Partant de cette « révélation », la polémique a tourné au procès de l'émirat et de la nature rétrograde de son régime. Ce qui n'est pas pour nous chagriner. Sauf que sachant que l'Occident ne couvre d'éloges ou ne s'indigne que quand il a intérêt à le faire, il nous faut savoir pourquoi le Qatar est subitement dans le collimateur des Européens. Ce n'est certainement pas parce qu'en Europe on ignorait que le clinquant de la « modernité » qu'il affiche cache une réalité aussi sordide que celle d'autres Etats du Moyen-Orient qui focalisent leur indignation. Le problème du Qatar qui lui vaut en l'occurrence d'être négativement sur la sellette c'est d'être riche, trop riche.

En annonçant que son pays va injecter 200 milliards de dollars pour la construction des infrastructures en rapport avec la Coupe du monde de football, son émir a fait saliver le monde des affaires et les hommes d'Etat européens dont les économies nationales sont dans une très mauvaise passe.
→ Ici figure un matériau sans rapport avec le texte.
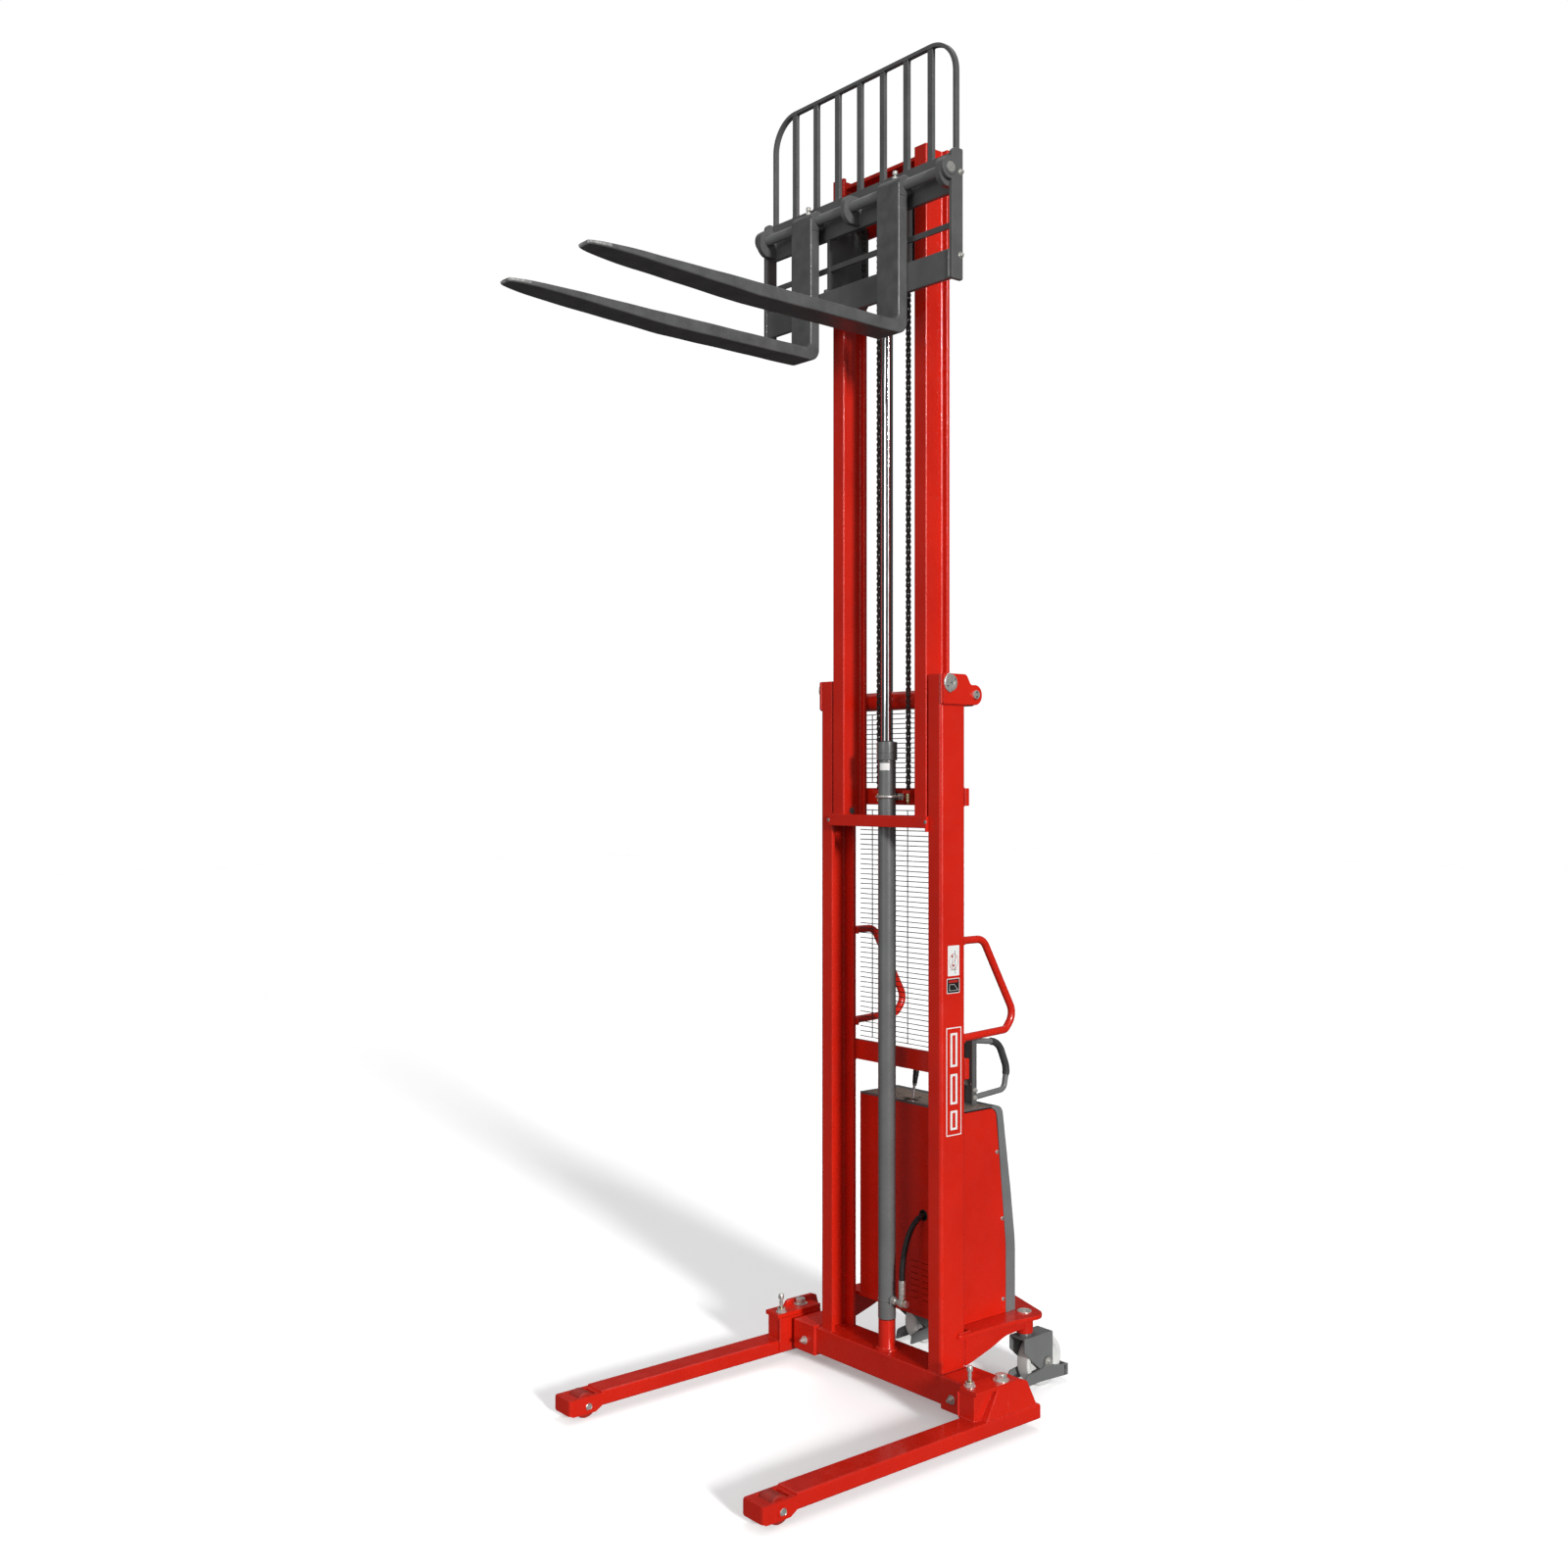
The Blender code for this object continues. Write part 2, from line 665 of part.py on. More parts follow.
def chain_runs(word, side):
    """One lift chain: the run from the fixed anchor up to the pulley, and the run down to the carriage."""
    x = CHAIN_X * side
    wide, deep = CHAIN_HALF_WIDTH, CHAIN_HALF_DEPTH
    rear, front = PULLEY_Y + PULLEY_R, PULLEY_Y - PULLEY_R
    over = PULLEY_Z - GAP
    box(f"chain_rear_{word}", (x - wide, rear - deep, 1.7623), (x + wide, rear + deep, over), BLACK)
    box(f"chain_front_{word}", (x - wide, front - deep, 3.2073), (x + wide, front + deep, over), BLACK)


def chain_pulley(word, side):
    """A grooved pulley with the chain that lies over its upper half."""
    width, rim = 0.009, PULLEY_R - CHAIN_HALF_DEPTH - 0.0006
    return turned(
        f"chain_pulley_{word}",
        [(rim, width), (rim, -width), (0.0085, -width), (0.0085, width)],
        "X",
        (CHAIN_X * side, PULLEY_Y, PULLEY_Z),
        STEEL,
        ring=True,
    )


# The moving mast

def inner_column(name, side):
    middle = (INNER_OUT + INNER_IN) / 2
    front, back = INNER_FRONT, INNER_BACK
    half_web = WEB / 2
    corners = [
        (INNER_IN, front),
        (INNER_OUT, front),
        (INNER_OUT, front + FLANGE),
        (middle + half_web, front + FLANGE),
        (middle + half_web, back - FLANGE),
        (INNER_OUT, back - FLANGE),
        (INNER_OUT, back),
        (INNER_IN, back),
        (INNER_IN, back - FLANGE),
        (middle - half_web, back - FLANGE),
        (middle - half_web, front + FLANGE),
        (INNER_IN, front + FLANGE),
    ]
    return slab(name, [(a * side, b) for a, b in corners], "XY", INNER_BOTTOM, INNER_TOP)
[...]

Ils se bousculent pour obtenir une part du pactole au profit de leurs entreprises nationales. Faire alors la pression sur les autorités de l'émirat par la voie du chantage à la dépréciation de l'image de marque au plan international du Qatar et de sa société, ne rebute pas les quémandeurs.

Il n'y a absolument rien de spontané et de sincèrement indigné dans la campagne à laquelle le Qatar est soumis. Elle s'éteindra aussitôt que ceux qui l'ont inspirée obtiendront satisfaction. Ainsi « va le monde » dont le Qatar et l'Arabie Saoudite chloroforment la conscience par la politique du portefeuille. Qui ignore la réalité de ces deux Etats et le projet politique moyenâgeux et liberticide dont ils sont les financiers à travers le monde musulman ? Et pourtant ils bénéficient d'une tolérance qui a le goût du sang et du génocide pour les peuples de cette région.